*Work instructions*: Return exactly and only these lines: the first of the listing through the one containing "- hollow)[:, None]".

*Data lines*:
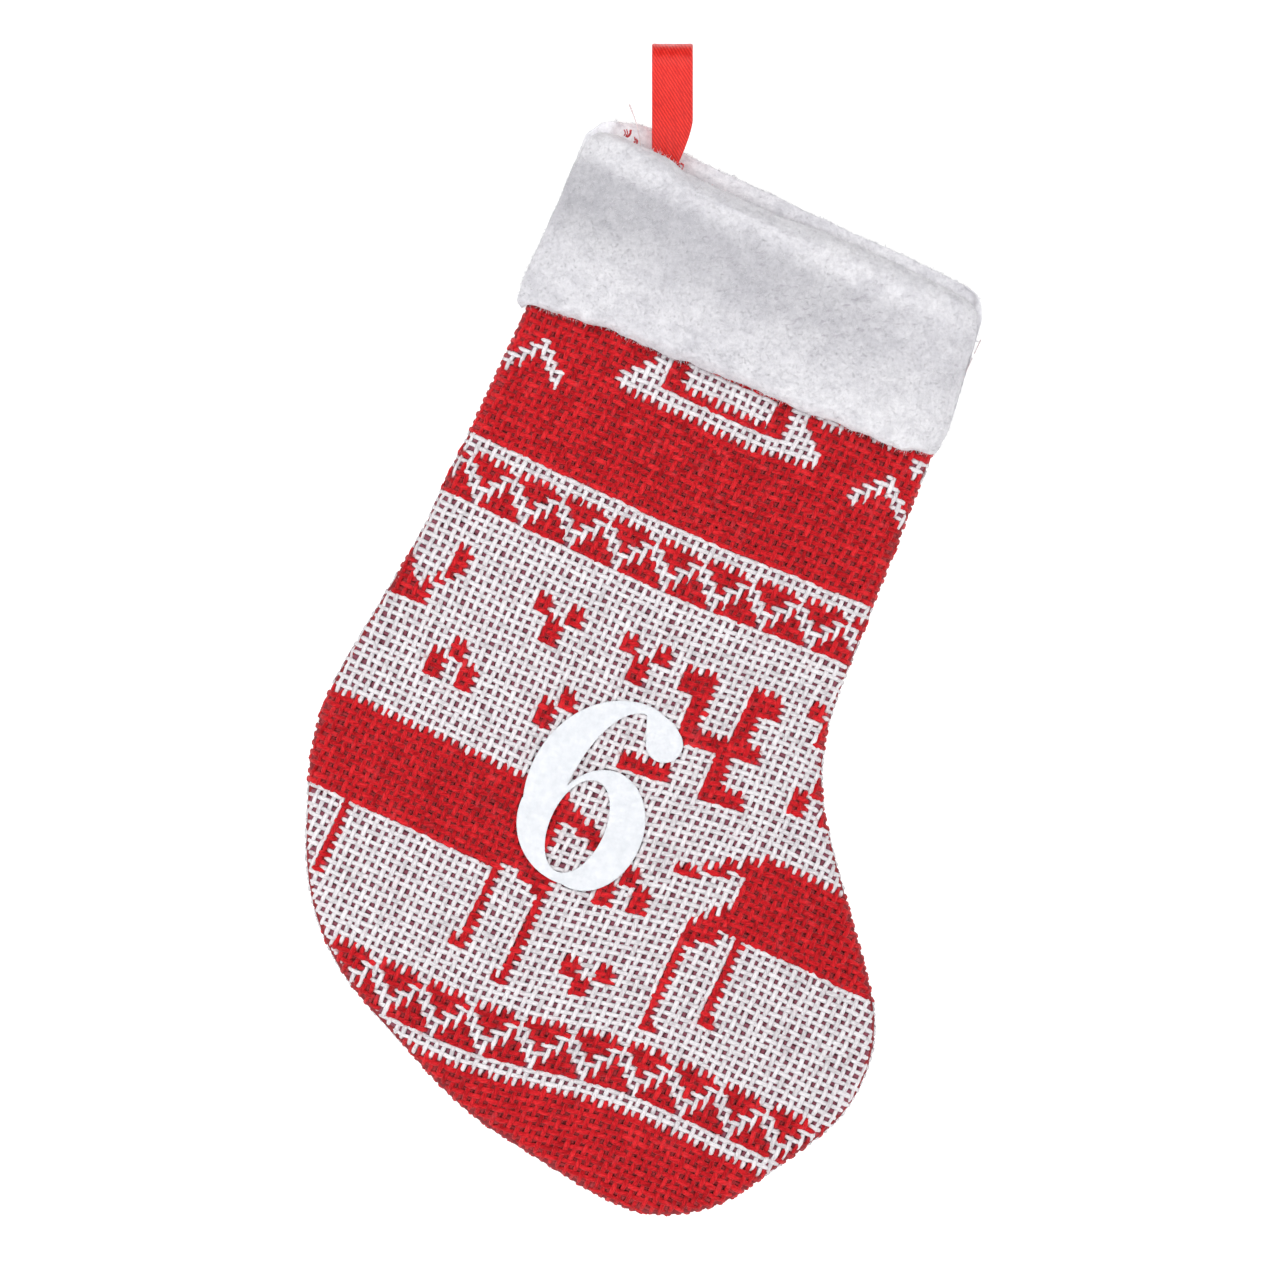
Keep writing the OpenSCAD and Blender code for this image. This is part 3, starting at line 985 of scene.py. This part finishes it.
def shape_fleece(piece, side):
    """Tufts, the hollow below the rim, a wavy hem, closed side seams, and painted light and shade: a painted
    shaded band below the front rim, which also shows more worn pile, and a painted lighter rim on the back
    cuff.
    """
    points = vectors(piece.data.vertices)
    across, down, out = cloth(points).T
    off_seam = out * side
    tuft = lumps(points, TUFTS) * mix(0.4, 1, np.clip(off_seam / 3, 0, 1))
    hollow = 0.95 * np.exp(-((down - 11.5) / 6.0) ** 2) * smooth((off_seam - 2) / 1.5)
    swell = vectors(piece.data.vertex_normals, "vector") * (tuft - hollow)[:, None]

    # Painted light and shade, stored as a tag: the back cuff's rim is painted lighter, and the front gets a
    # painted shaded band below the rim where the hollow falls into shade.
    if side == BACK:
        rise = 1.3 * np.exp(-((across + 4.5) / 4.0) ** 2) * smooth((2.5 - down) / 4)
        painted_shade_and_wear = -smooth((4 - down) / 4)
    else:
        rise = -0.9 * smooth((across + 1) / 4) * (1 - smooth((across - 14) / 16)) * smooth((3 - down) / 3)
        painted_shade_and_wear = 0.80 + 0.4 * np.exp(-((across + 7) / 8) ** 2) - 0.5 * smooth((across - 28) / 20)
        painted_shade_and_wear = painted_shade_and_wear * smooth((down - 3) / 3.5) * (1 - smooth((down - 9) / 11))
    tag(piece, "painted_shade_and_wear", 0.5 + 0.5 * painted_shade_and_wear)

    heel, toe = PANELS[side].edges(down)
    rise = rise - 0.6 * smooth((heel + 8 - across) / 8) * smooth((down - 12) / 10)
    wave = lumps(np.stack([across * MM, across * 0, down * 0], 1), HEM_WAVES)
    rise = rise + wave * smooth((down - 15) / 8)
    spread = 0.6 * smooth((across - toe + 4) / 4) - 0.4 * smooth((heel + 4 - across) / 4)
    at_side = np.clip(smooth((across - toe + 1) / 1.5) + smooth((heel + 1 - across) / 1.5), 0, 1)
    closing = np.clip(off_seam - 0.03, 0, 0.8) * at_side * (1 - smooth((off_seam - 0.8) / 1.2))

    shift = swell + rise[:, None] * UP + spread[:, None] * ACROSS
    shift[:, 1] += side * closing
    set_points(piece, points + MM * shift)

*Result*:
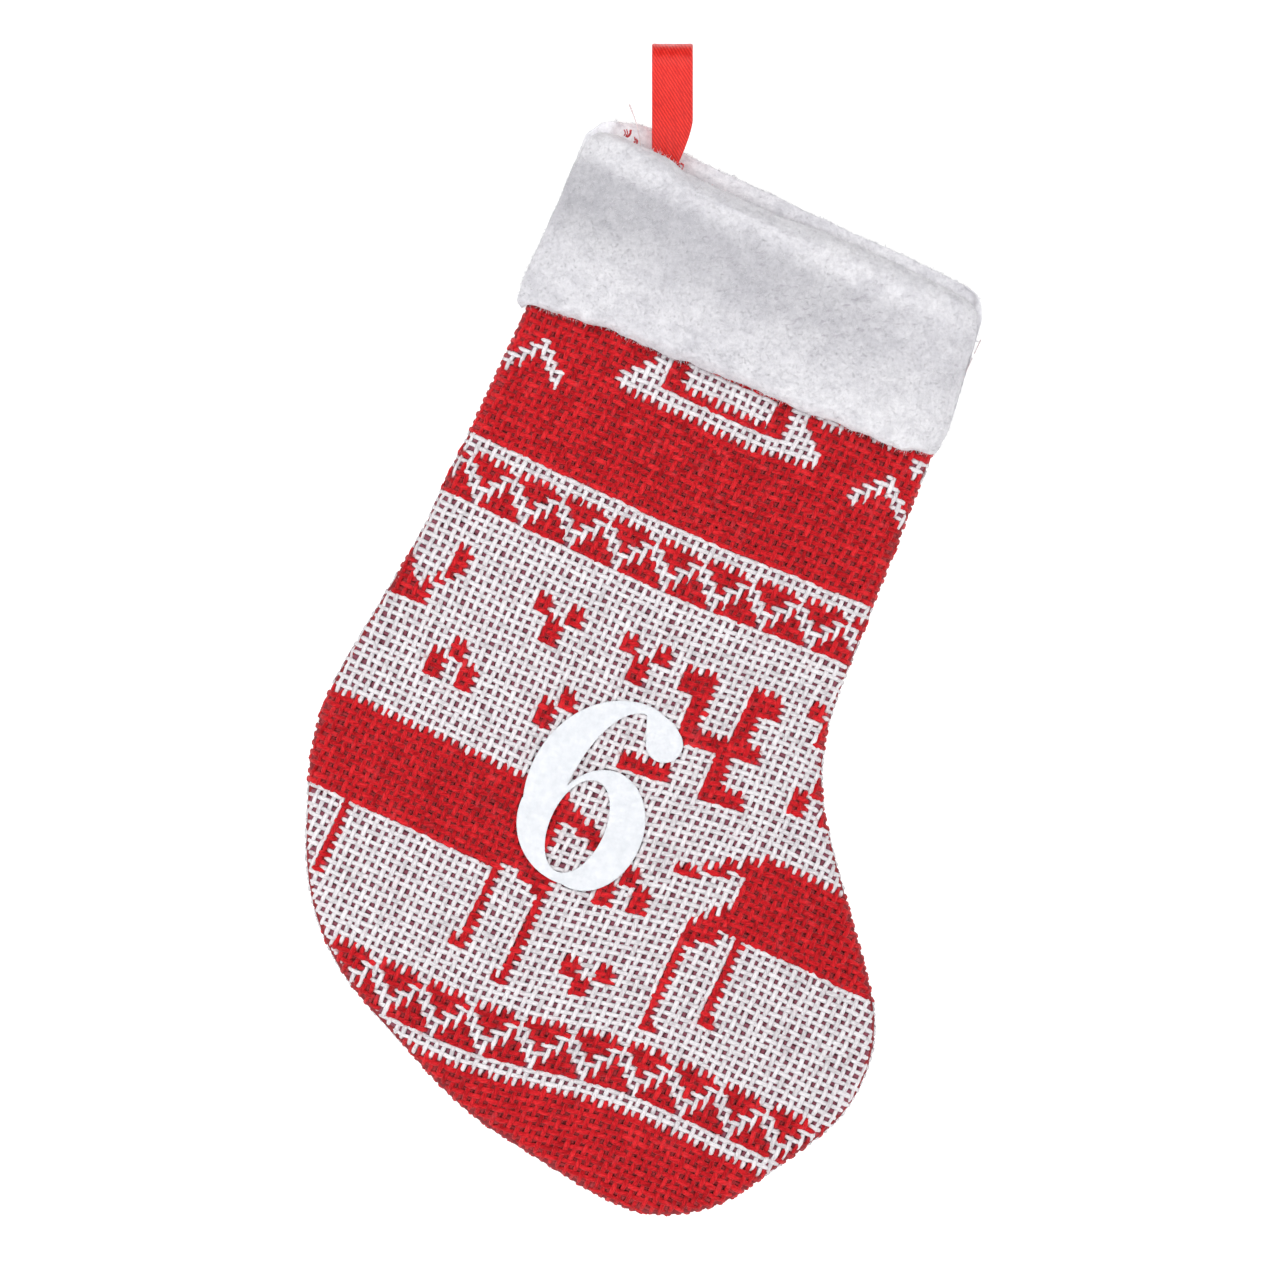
Keep writing the OpenSCAD and Blender code for this image. This is part 3, starting at line 985 of scene.py. This part finishes it.
def shape_fleece(piece, side):
    """Tufts, the hollow below the rim, a wavy hem, closed side seams, and painted light and shade: a painted
    shaded band below the front rim, which also shows more worn pile, and a painted lighter rim on the back
    cuff.
    """
    points = vectors(piece.data.vertices)
    across, down, out = cloth(points).T
    off_seam = out * side
    tuft = lumps(points, TUFTS) * mix(0.4, 1, np.clip(off_seam / 3, 0, 1))
    hollow = 0.95 * np.exp(-((down - 11.5) / 6.0) ** 2) * smooth((off_seam - 2) / 1.5)
    swell = vectors(piece.data.vertex_normals, "vector") * (tuft - hollow)[:, None]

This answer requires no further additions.